Over the past several years, credit-card-sized tags have been installed on the artworks in the National Gallery's main exhibit areas and reserve collection. Every tag includes a unique ID, as well as a sensing feature able to detect both vibration and tilting. "Each tag has a lifetime of over six years," says Rob Green, ISIS's managing director. Interrogators receive a signal from each tag every 15 seconds. If a reader misses a signal, or if the system is compromised in any way, the Aspects ARTS software sounds an alarm. A computer and display system kicks into action, showing the endangered artwork's exact location and displaying and recording nearby CCTV video streams for visual identification and evidence. "The system also sends a message to the guards' pagers," says Green, "telling them what's being touched and activating a sounder."
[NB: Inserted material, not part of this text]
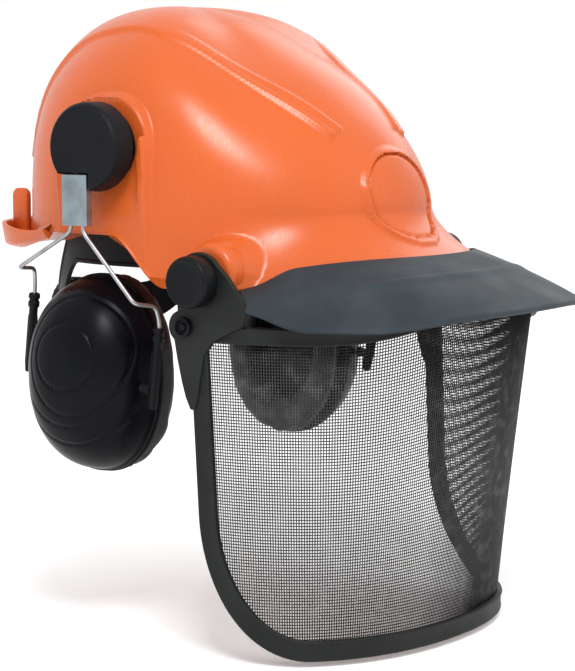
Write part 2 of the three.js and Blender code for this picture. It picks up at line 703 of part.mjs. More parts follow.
// A hand knob, its bolt through the brim's boss, and the washer that the wing turns on.
function makePivots() {
  const { inner, outer, radius, bore, bossX } = knob;
  const knobProfile = [[bore, -inner], [radius - 1, -inner], [radius, -inner - 1], [radius, -outer + 1.5],
    [radius - 1.5, -outer], [0, -outer], [0, -outer + 3], [bore, -outer + 3], [bore, -inner]];
  addPair("visor_knob", turned(knobProfile, 32).translate(0, knob.y, knob.z), black);
  const stem = bore - 0.4;
  const bolt = [[0, -outer + 3.5], [stem, -outer + 3.5], [stem, -88], [8, -88], [8, -84], [0, -84]];
  addPair("visor_bolt", turned(bolt, 20).translate(0, knob.y, knob.z), steel);
  const washerFace = wing.face - wing.thickness - GAP;
  const washer = [[bore, -bossX - GAP], [11, -bossX - GAP], [11, -washerFace], [bore, -washerFace],
    [bore, -bossX - GAP]];
  addPair("visor_washer", turned(washer, 24).translate(0, knob.y, knob.z), grey);
}

// A pin with a dished head ties the wing to the frame on each side.
function makeFramePins() {
  const { headRadius, stemRadius } = ringPin;
  const head = [[0, 1.8], [1.8, 1.8], [2.6, 0.6], [3.4, 2.6], [headRadius, 2], [headRadius, 0]];
  const pin = [...head, [stemRadius, 0], [stemRadius, -4], [0, -4]];
  const seated = pin.map(([r, proud]) => [r, -wing.face - GAP - proud]);
  addPair("frame_pin", turned(seated, 20).translate(0, ringPin.y, ringPin.z), black);
}

makeVisor();
makePivots();
makeFramePins();

export default helmet;
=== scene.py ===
"""Forestry helmet: the looks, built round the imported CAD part.

Shapes are worked out in millimetres, with +Z up and the wearer facing -Y, and are turned into
metres when a piece is made. The wearer's right hand is at -X.
"""

import json
from math import copysign, cos, exp, hypot, pi, radians, sin, sqrt
from types import SimpleNamespace as Sizes

import bpy
import bmesh
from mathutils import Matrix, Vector, noise


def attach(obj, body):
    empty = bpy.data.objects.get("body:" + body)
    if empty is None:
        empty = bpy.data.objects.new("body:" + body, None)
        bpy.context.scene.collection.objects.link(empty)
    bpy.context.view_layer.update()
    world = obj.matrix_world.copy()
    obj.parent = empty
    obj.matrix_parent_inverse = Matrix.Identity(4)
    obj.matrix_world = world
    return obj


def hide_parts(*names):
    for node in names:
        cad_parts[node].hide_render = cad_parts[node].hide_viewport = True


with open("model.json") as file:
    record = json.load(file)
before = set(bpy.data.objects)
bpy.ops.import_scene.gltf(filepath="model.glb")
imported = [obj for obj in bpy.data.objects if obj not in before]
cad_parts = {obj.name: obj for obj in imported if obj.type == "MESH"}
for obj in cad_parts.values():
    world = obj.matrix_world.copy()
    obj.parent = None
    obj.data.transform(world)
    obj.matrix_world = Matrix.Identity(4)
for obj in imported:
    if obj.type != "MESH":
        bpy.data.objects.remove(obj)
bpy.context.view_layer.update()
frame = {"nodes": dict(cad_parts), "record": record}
record = frame["record"]
BODY_OF = {node: body for body, nodes in record["behaviour"]["bodies"].items() for node in nodes}
SIDES = {"right": -1, "left": 1}
MM = 0.001
TAU = 2 * pi

# ---------------------------------------------------------------- driving dimensions (mm)
SHELL = Sizes(half_width=106, rear=107, front=119.5, centre_y=5, apex_shift=30, belt_z=40, top_z=151,
              wall=3)
FULLNESS = Sizes(side=2.9, front=1.66, rear=2.46)  # of the dome, 2 being a round one
BRIM = Sizes(half_width=107, front=158, front_z=9, temple_z=1, side_z=28, rear_z=20)
SEAT = Sizes(x=109, y=6, front_width=28, rear_width=36, spring_z=68, top_z=103)
POCKET = Sizes(x=105.4, radius=28, half_width=22, step_z=80, foot_z=36)
BROW_PANEL = Sizes(half_width=31, z=48, half_height=25.5, squareness=2.1, proud=2.0, border=3.0)
RIB = Sizes(front_y=-91, rear_y=92, height=2.2, half_width=4.7, slope=1.5)
CAP = Sizes(y=6, z=75, radius=23.5, face=127, inner=112.5)
PLATE = Sizes(x=123, y=12.5, z=47, thickness=1.6, width=17, height=27)
KNOB = Sizes(y=-63, z=7, radius=13.5, boss_x=109, boss_radius=17, inner=117, outer=128)
PIN = Sizes(y=-54, z=-17, radius=5.2)
VISOR = Sizes(x=114, top_z=-20, top_rise=16, bottom_z=-184, top_y=-57, bottom_y=-66, top_depth=119,
              bottom_depth=84)
FRAME_WIDTH, FRAME_TOP_WIDTH, FRAME_THICKNESS = 11, 9, 3
CHIN_RADIUS_U, CHIN_RADIUS_H = 0.17, 0.42  # lower corners, as parts of the visor's girth and height
WING_FACE, WING_THICKNESS = 116.4, 3.2
MESH_PITCH, MESH_WIRE = 1.6, 0.3  # MESH_WIRE is half a wire's thickness
PEAK = Sizes(half_width=117, front=146, centre_y=-57, inner_turn=0.88, outer_turn=1.28, thickness=2.2,
             seam=0.35)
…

Campbell says the security system presented a substantial learning curve to the museum's staff. Workers had to figure out, for example, how to mount the tags onto artworks without causing any damage. Employees also had to be educated about the technology's operation. "Early on, we did see a pretty high level of false alarms," he says. "If you start moving works of art around in the galleries without telling anybody, people will start assuming that something is perhaps in the process of being stolen."

Still, Campbell is pleased with the technology overall. "What we got is very much what we asked for," he says. "I would say that it has worked well for us."